Please restate, exactly as written, the lines running from the beginning of the material through the line that has "tree.nodes.clear()" in it.
◇ ◇ ◇ ◇ ◇ ◇ ◇
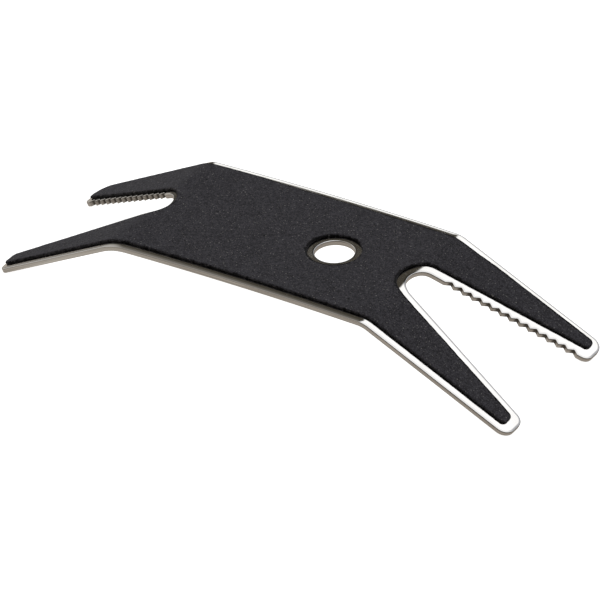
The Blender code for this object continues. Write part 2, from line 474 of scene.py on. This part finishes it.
class Nodes:
    """A node tree that is written one call at a time."""

    def __init__(self, tree):
        self.tree = tree
        tree.nodes.clear()

    def add(self, kind, **inputs):
        """A node. _ in an input's name stands for a space, and _0 is the input with number 0."""
        node = self.tree.nodes.new(kind)
        for name, value in inputs.items():
            key = name.replace("_", " ") if not name[1:].isdigit() else int(name[1:])
            self.set(node.inputs[key], value)
        return node

    def set(self, socket, value):
        if isinstance(value, bpy.types.NodeSocket):
            self.tree.links.new(value, socket)
        elif isinstance(value, bpy.types.Node):
            self.tree.links.new(value.outputs[0], socket)
        else:
            socket.default_value = value

    def math(self, operation, *values):
        node = self.tree.nodes.new("ShaderNodeMath")
        node.operation = operation
        for socket, value in zip(node.inputs, values):
            self.set(socket, value)
        return node.outputs[0]

    def range(self, value, low, high, to_low=0.0, to_high=1.0):
        node = self.tree.nodes.new("ShaderNodeMapRange")
        node.interpolation_type = "SMOOTHSTEP"
        for name, given in (("Value", value), ("From Min", low), ("From Max", high),
                            ("To Min", to_low), ("To Max", to_high)):
            self.set(node.inputs[name], given)
        return node.outputs["Result"]

    def mix(self, factor, a, b):
        node = self.tree.nodes.new("ShaderNodeMix")
        node.data_type = "RGBA"
        self.set(node.inputs[0], factor)
        self.set(node.inputs[6], a)
        self.set(node.inputs[7], b)
        return node.outputs[2]

    def scaled(self, vector, x, y, z):
        node = self.tree.nodes.new("ShaderNodeVectorMath")
        node.operation = "MULTIPLY"
        self.set(node.inputs[0], vector)
        node.inputs[1].default_value = (x, y, z)
        return node.outputs[0]

    def noise(self, vector, scale, detail=2.0, roughness=0.5):
        node = self.tree.nodes.new("ShaderNodeTexNoise")
        self.set(node.inputs["Vector"], vector)
        node.inputs["Scale"].default_value = scale
        node.inputs["Detail"].default_value = detail
        node.inputs["Roughness"].default_value = roughness
        return node.outputs[0]

    def attribute(self, name):
        node = self.tree.nodes.new("ShaderNodeAttribute")
        node.attribute_name = name
        return node.outputs["Vector"]

    def separate(self, vector):
        node = self.tree.nodes.new("ShaderNodeSeparateXYZ")
        self.set(node.inputs[0], vector)
        return node.outputs


def material(name):
    """A new material and its empty node tree."""
    made = bpy.data.materials.new(name)
    made.use_nodes = True
    return made, Nodes(made.node_tree)


def steel_material():
    """Polished plate faces, duller sheared walls with lengthwise marks, and painted light: a dark
    reflection along the top edges, dark lines at the walls' top and bottom, and shade in the
    notches.
    """
    made, n = material("polished_steel")
    flat = n.attribute("flat")
    edge = n.attribute("edge")
    run, level, inset = n.separate(edge)
    wall = n.range(inset, *WALL_INSET, 1.0, 0.0)
    marks = n.noise(n.scaled(edge, 60.0, 6000.0, 0.0), 1.0, 2.0, 0.6)
    marks_wide = n.noise(n.scaled(edge, 18.0, 2400.0, 0.0), 1.0, 1.0, 0.5)
    hollow, facing, _ = n.separate(n.attribute("form"))
    smudge = n.noise(flat, 160.0, 3.0, 0.55)
    face = n.mix(n.range(smudge, 0.3, 0.75), FACE_BRIGHT, FACE_DULL)
    # painted dark reflection near the top edges: full on edges facing +y, weaker on those facing -y
    at_edge = n.range(inset, *EDGE_REFLECTION_INSET, 1.0, 0.0)
    edge_reflection = n.math("MULTIPLY", at_edge, n.range(facing, -0.8, 0.0, 0.3, 1.0))
    face = n.mix(edge_reflection, face, EDGE_DARK_REFLECTION)
    cut = n.mix(n.range(marks, 0.35, 0.65), CUT_DULL, CUT_BRIGHT)
    cut = n.mix(n.range(marks_wide, 0.38, 0.62, 0.0, 0.6), cut, CUT_BAND)
    # painted shade along the walls' bottom edge
    cut = n.mix(n.range(level, *BOTTOM_SHADE_LEVEL, 0.55, 0.0), cut, WALL_SHADE_LINE)
    along, _, _ = n.separate(flat)
    # painted dark reflection along the walls' top edge, stronger beyond the right bend
    at_top = n.range(level, *TOP_SHADE_LEVEL)
    top_shade = n.math("MULTIPLY", at_top, n.range(along, *TOP_SHADE_ALONG, 0.25, 0.7))
    cut = n.mix(top_shade, cut, WALL_SHADE_LINE)
    # painted shade in the notch bottoms, deepest at a notch's bottom
    cut = n.mix(n.range(hollow, 0.3, 0.8, 0.0, 0.9), cut, NOTCH_SHADE)
    colour = n.mix(wall, face, cut)
    face_rough = n.range(smudge, 0.3, 0.7, 0.08, 0.14)
    rough = n.math("ADD", face_rough, n.math("MULTIPLY", wall, 0.22))
    height = n.math("MULTIPLY", marks, wall)
    bump = n.add("ShaderNodeBump", Strength=0.15, Distance=0.00005, Height=height)
    shader = n.add("ShaderNodeBsdfPrincipled", Base_Color=colour, Roughness=rough, Normal=bump)
    shader.inputs["Metallic"].default_value = 1.0
    n.add("ShaderNodeOutputMaterial", Surface=shader)
    return made


def suede_material():
    """Black suede: short brushed nap in clumps, with pale fibre ends here and there, and painted
    shade along the pad's edges.
    """
    made, n = material("black_suede")
    flat = n.attribute("flat")
    broad = n.noise(flat, 250.0, 2.0, 0.5)
    clump = n.noise(flat, 1300.0, 2.0, 0.6)
    fibre = n.noise(flat, 3200.0, 2.0, 0.7)
    tone = n.math("ADD", n.math("MULTIPLY", broad, 0.08), n.math("MULTIPLY", clump, 0.28))
    tone = n.math("ADD", tone, n.math("MULTIPLY", fibre, 0.64))
    colour = n.mix(n.range(tone, 0.41, 0.60), NAP_DARK, NAP_LIGHT)
    speck = n.range(n.noise(flat, 3000.0, 0.0, 0.5), 0.72, 0.82)
    colour = n.mix(speck, colour, FIBRE_END)
    _, _, inset = n.separate(n.attribute("edge"))
    _, facing, _ = n.separate(n.attribute("form"))
    along, _, _ = n.separate(flat)
    # painted shade along the pad's edges, its width scattered by noise and widened on edges facing
    # +y
    patches = n.noise(flat, 750.0, 2.0, 0.6)
    scatter = n.math("MULTIPLY", n.math("SUBTRACT", patches, 0.5), PAD_SHADE_SCATTER)
    shift = n.math("SUBTRACT", scatter, n.math("MULTIPLY", facing, PAD_SHADE_SHIFT))
    edge_shade = n.range(n.math("ADD", inset, shift), *PAD_SHADE_INSET, 1.0, 0.0)
    on_left = n.range(along, *PAD_SHADE_ALONG, 0.93, 0.2)
    on_far_side = n.range(facing, 0.0, 0.5, 0.0, 0.95)
    strength = n.math("MAXIMUM", on_left, on_far_side)
    colour = n.mix(n.math("MULTIPLY", edge_shade, strength), colour, PAD_EDGE_SHADE)
    height = n.math("ADD", n.math("MULTIPLY", clump, 0.6), n.math("MULTIPLY", fibre, 0.5))
    bump = n.add("ShaderNodeBump", Strength=0.7, Distance=0.00012, Height=height)
    shader = n.add("ShaderNodeBsdfPrincipled", Base_Color=colour, Normal=bump)
    shader.inputs["Roughness"].default_value = 0.95
    shader.inputs["Specular IOR Level"].default_value = 0.15
    shader.inputs["Sheen Weight"].default_value = 0.06
    shader.inputs["Sheen Roughness"].default_value = 0.45
    shader.inputs["Sheen Tint"].default_value = SHEEN_TINT
    n.add("ShaderNodeOutputMaterial", Surface=shader)
    return made


def film_material():
    """Dark adhesive, slightly glossy."""
    made, n = material("adhesive")
    flat = n.attribute("flat")
    tone = n.noise(flat, 900.0, 2.0, 0.5)
    colour = n.mix(tone, (0.018, 0.016, 0.014, 1), (0.05, 0.045, 0.04, 1))
    shader = n.add("ShaderNodeBsdfPrincipled", Base_Color=colour)
    shader.inputs["Roughness"].default_value = 0.45
    n.add("ShaderNodeOutputMaterial", Surface=shader)
    return made


def make_plate():
    """The steel plate, with rounded edges."""
    lower = rounding(-THICKNESS, BOTTOM_ROUND, -1, 3)
    around_hole = lower + shouldered(HOLE_SHOULDER, 6)
    rim = lower + shouldered(SHOULDER, 6)
    inner = lower + shouldered(THROAT_SHOULDER, 6)
    outlines = [
        (Contour(plate_corners()), rim, inner),
        (Hole(HOLE_RADIUS), around_hole, around_hole),
    ]
    plate = solid("plate", outlines, 0.0007)
    plate.data.materials.append(steel_material())
    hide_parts("steel_plate")


def waisted(vertex):
    """A point moved as the pad's outline is drawn in along its middle."""
    x, y, level = vertex
    middle, half_length, depth = WAIST
    share = max(0.0, 1 - ((x - middle) / half_length) ** 6)
    return x, y - depth * share * max(0.0, y / HALF) ** 3, level


def pad_relief(vertex, normal):
    """The pad draws in along its middle, and its nap is uneven."""
    x, y, level = waisted(vertex)
    rough = noise.fractal(Vector((x, y, level)) * 1400, 0.9, 2.1, 3)
    edge = noise.fractal(Vector((x, y, 0)) * 380, 0.8, 2.0, 2)
    upper = min(1.0, max(0.0, level / PAD_TOP))
    x += normal[0] * (ROUGH_AMOUNT * rough + EDGE_AMOUNT * edge) * upper
    y += normal[1] * (ROUGH_AMOUNT * rough + EDGE_AMOUNT * edge) * upper
    if level > FILM_TOP + 1e-6:
        level += NAP_AMOUNT * rough * upper
    return x, y, level


def make_pad():
    """The suede pad."""
    profile = [(0.00008, FILM_TOP, 0.3, -0.95), (0.0, FILM_TOP + 0.00008, 1.0, 0.0)]
    profile += rounding(PAD_TOP, PAD_ROUND, 1, 5)
    outlines = [(c, profile, profile) for c in (Contour(pad_corners()), Hole(PAD_HOLE_RADIUS))]
    pad = solid("pad", outlines, 0.00045, pad_relief)
    pad.data.materials.append(suede_material())
    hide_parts("suede_pad")
    return pad


def make_film():
    """The adhesive film under the pad."""
    profile = [
        (FILM_INSET, FILM_CLEARANCE, 1.0, 0.0),
        (FILM_INSET, FILM_TOP - FILM_CLEARANCE, 1.0, 0.0),
    ]
    outlines = [(c, profile, profile) for c in (Contour(pad_corners()), Hole(PAD_HOLE_RADIUS))]
    film = solid("film", outlines, 0.0012, lambda v, n: waisted(v))
    film.data.materials.append(film_material())
    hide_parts("adhesive_film")


def make_floor():
    """A wide floor, near white to the camera and a warm grey in the steel's reflections."""
    mesh = bpy.data.meshes.new("floor")
    grid = bmesh.new()
    bmesh.ops.create_circle(grid, cap_ends=True, segments=64, radius=FLOOR_RADIUS)
    grid.to_mesh(mesh)
    grid.free()
    floor = bpy.data.objects.new("floor", mesh)
    floor.location.z = -FLOOR_DROP
    bpy.context.scene.collection.objects.link(floor)
    made, n = material("floor")
    seen = n.add("ShaderNodeBsdfPrincipled")
    seen.inputs["Base Color"].default_value = (0.5, 0.5, 0.5, 1)
    seen.inputs["Roughness"].default_value = 1.0
    seen.inputs["Specular IOR Level"].default_value = 0.0
    seen.inputs["Emission Color"].default_value = (1, 1, 1, 1)
    seen.inputs["Emission Strength"].default_value = FLOOR_GLOW
    x, y, _ = n.separate(n.add("ShaderNodeTexCoord").outputs["Object"])
    # a painted pool of light on the floor near the left front, seen only in the steel's reflections
    on_left = n.range(x, -0.075, -0.015, 1.0, 0.0)
    in_front = n.range(y, -0.030, -0.018, 1.0, 0.0)
    near_left = n.math("MULTIPLY", on_left, in_front)
    mirrored = n.add("ShaderNodeEmission", Color=n.mix(near_left, FLOOR_MIRRORED, FLOOR_NEAR_LEFT))
    path = n.add("ShaderNodeLightPath").outputs["Is Camera Ray"]
    both = n.add("ShaderNodeMixShader", _0=path)
    n.set(both.inputs[1], mirrored)
    n.set(both.inputs[2], seen)
    n.add("ShaderNodeOutputMaterial", Surface=both)
    mesh.materials.append(made)


def make_world():
    """A dim room: white sweep behind, pale areas on the left, softbox high on the far right."""
    world = bpy.data.worlds.new("studio")
    bpy.context.scene.world = world
    world.use_nodes = True
    n = Nodes(world.node_tree)
    place = n.add("ShaderNodeTexCoord").outputs["Generated"]
    x, y, z = n.separate(place)
    azimuth = n.math("ARCTAN2", x, y)
    elevation = n.math("ARCSINE", z)
    deg = math.radians

    def window(value, low, high, soft):
        up = n.range(value, deg(low - soft), deg(low + soft))
        down = n.range(value, deg(high - soft), deg(high + soft), 1.0, 0.0)
        return n.math("MULTIPLY", up, down)

    def towards(az, el):
        node = n.tree.nodes.new("ShaderNodeVectorMath")
        node.operation = "DOT_PRODUCT"
        n.set(node.inputs[0], place)
        node.inputs[1].default_value = (
            math.sin(deg(az)) * math.cos(deg(el)),
            math.cos(deg(az)) * math.cos(deg(el)),
            math.sin(deg(el)),
        )
        return node.outputs["Value"]

    left = n.range(towards(-105, 45), math.cos(deg(50)), math.cos(deg(25)))
    colour = n.mix(left, ROOM, LEFT_WALL)
    sweep = n.math("MULTIPLY", window(azimuth, -38, 38, 3), window(elevation, 9, 27.5, 2.0))
    right = n.math("MULTIPLY", window(azimuth, -18, 60, 4), window(elevation, 9, 50, 3))
    sweep = n.math("MAXIMUM", sweep, right)
    colour = n.mix(sweep, colour, SWEEP)
    side = n.range(towards(-80, 18), math.cos(deg(35)), math.cos(deg(12)))
    colour = n.mix(side, colour, SIDE)
    box = n.range(towards(50, 68), math.cos(deg(38)), math.cos(deg(33)))
    colour = n.mix(box, colour, SOFTBOX)
    background = n.add("ShaderNodeBackground", Color=colour, Strength=1.0)
    n.add("ShaderNodeOutputWorld", Surface=background)


def make_camera():
    """A long lens from the near right, above."""
    data = bpy.data.cameras.new("camera")
    data.lens = LENS
    data.sensor_width = 36
    data.clip_end = 50
    camera = bpy.data.objects.new("camera", data)
    camera.location = CAMERA_PLACE
    camera.rotation_euler = [math.radians(a) for a in CAMERA_TURN]
    bpy.context.scene.collection.objects.link(camera)
    bpy.context.scene.camera = camera


make_plate()
make_film()
pad = make_pad()
make_floor()
make_world()
make_camera()
scene = bpy.context.scene
scene.view_settings.view_transform = "Standard"
scene.view_settings.look = "None"
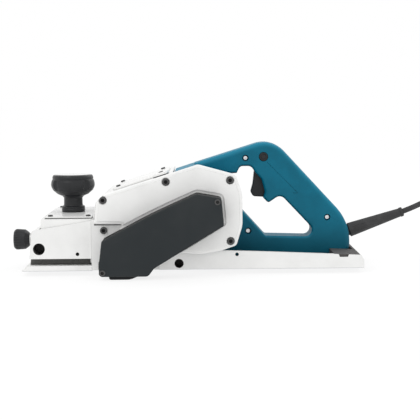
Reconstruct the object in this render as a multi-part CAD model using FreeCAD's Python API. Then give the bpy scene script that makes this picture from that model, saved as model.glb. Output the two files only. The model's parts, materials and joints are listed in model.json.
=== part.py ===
"""Belt-driven electric hand planer: one solid per piece, written to parts/NAME.step.

Frame: +X to the rear, +Y to the chip outlet side, +Z up, millimetres.
Z = 0 is the plane of the soles, Y = 0 the middle of the cut, X = 0 the middle of the length.
"""
import FreeCAD
import Part
import math
import os

V = FreeCAD.Vector

# ---------------------------------------------------------------- driving dimensions
CUT_WIDTH = 170.0          # length of the cutter block and its blades
CUT_RADIUS = 27.0          # circle that the blade edges turn on
DRUM_X = -83.0             # cutter axis, along the tool
MOTOR_X = 27.0             # motor axis, along the tool
MOTOR_Z = 86.0             # motor axis, above the soles
REAR_X = 265.0             # rear end of the rear base
TOE_X = -239.5             # front tip of the front base
INCLINE_DEG = 9.2          # slope of the ways that the front base slides on
CUT_DEPTH = 2.0            # deepest cut: how far the front base rises

# clearances and walls
SLIP = 0.3                 # between plain neighbours that must not touch
RUN = 0.03                 # radial, shaft in bearing or bush
SEAT = 0.02                # radial, bearing or core in its seat
CAST_WALL = 5.0            # die-cast aluminium
SHELL_WALL = 3.0           # moulded plastic

# cutter
BLADE_PROUD = 2.0
DRUM_RADIUS = CUT_RADIUS - BLADE_PROUD
DRUM_Z = CUT_RADIUS        # the blades just touch the plane of the soles
DRUM_GAP = 4.0             # from the cutting circle to the chamber wall
CHAMBER_RADIUS = CUT_RADIUS + DRUM_GAP
DRUM_SHAFT_R = 7.5
DRUM_BEARING_R = 17.5

# widths, all measured from the middle plane
HALF_CUT = CUT_WIDTH / 2
WALL_IN = HALF_CUT + 1.5           # inner faces of the frame's side walls
WALL_OUT = WALL_IN + 8.5           # outer faces of the frame's side walls
BASE_HALF = HALF_CUT + 7.7         # front base, just inside the side walls' front skins
REAR_HALF = HALF_CUT + 3.0         # rear base
SKIRT = 5.5                        # thickness of the front base's side skirts
SKIN = 2.0                         # the side walls' front edges lap over those skirts
PLATE_Y = -WALL_OUT                # the side housing stands on this plane
PLATE_FACE = PLATE_Y - 8.0         # its outer face
RECESS_FLOOR = PLATE_FACE + 2.2    # the belt cover sits in a shallow recess
COVER_LOW = DRUM_Z - 29.4          # the belt cover's lower edge, under the drum pulley

# belt drive
BELT_WIDTH = 21.0
COVER_DEPTH = BELT_WIDTH + 16.0    # room for the pulleys and their bolts
COVER_FACE = RECESS_FLOOR - COVER_DEPTH
BELT_RIBS = 6
BELT_THICK = 2.2
RIB_DEEP = 2.0
MOTOR_PULLEY_R = 20.0
DRUM_PULLEY_R = 24.0
PULLEY_LIP = 1.5
PULLEY_Y1 = RECESS_FLOOR - 5.5
PULLEY_Y0 = PULLEY_Y1 - BELT_WIDTH - 2 * PULLEY_LIP

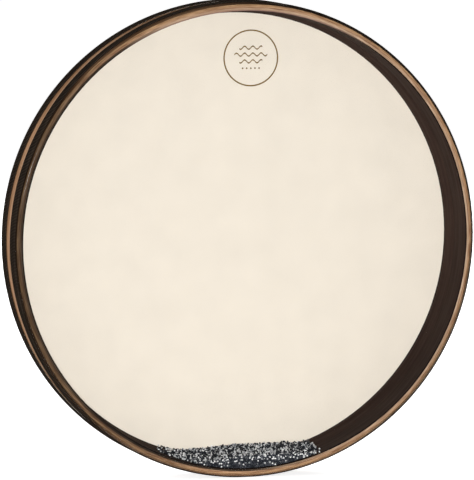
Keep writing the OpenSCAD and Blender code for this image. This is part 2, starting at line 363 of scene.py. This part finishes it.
◇ ◇ ◇ ◇ ◇ ◇ ◇
| Task result |
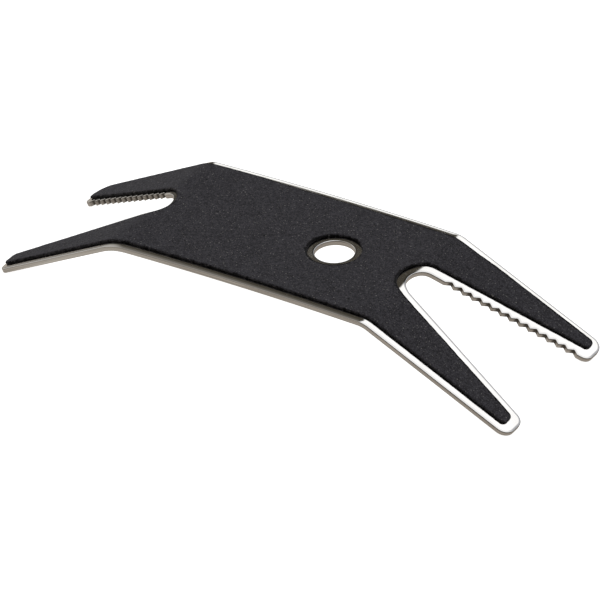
The Blender code for this object continues. Write part 2, from line 474 of scene.py on. This part finishes it.
class Nodes:
    """A node tree that is written one call at a time."""

    def __init__(self, tree):
        self.tree = tree
        tree.nodes.clear()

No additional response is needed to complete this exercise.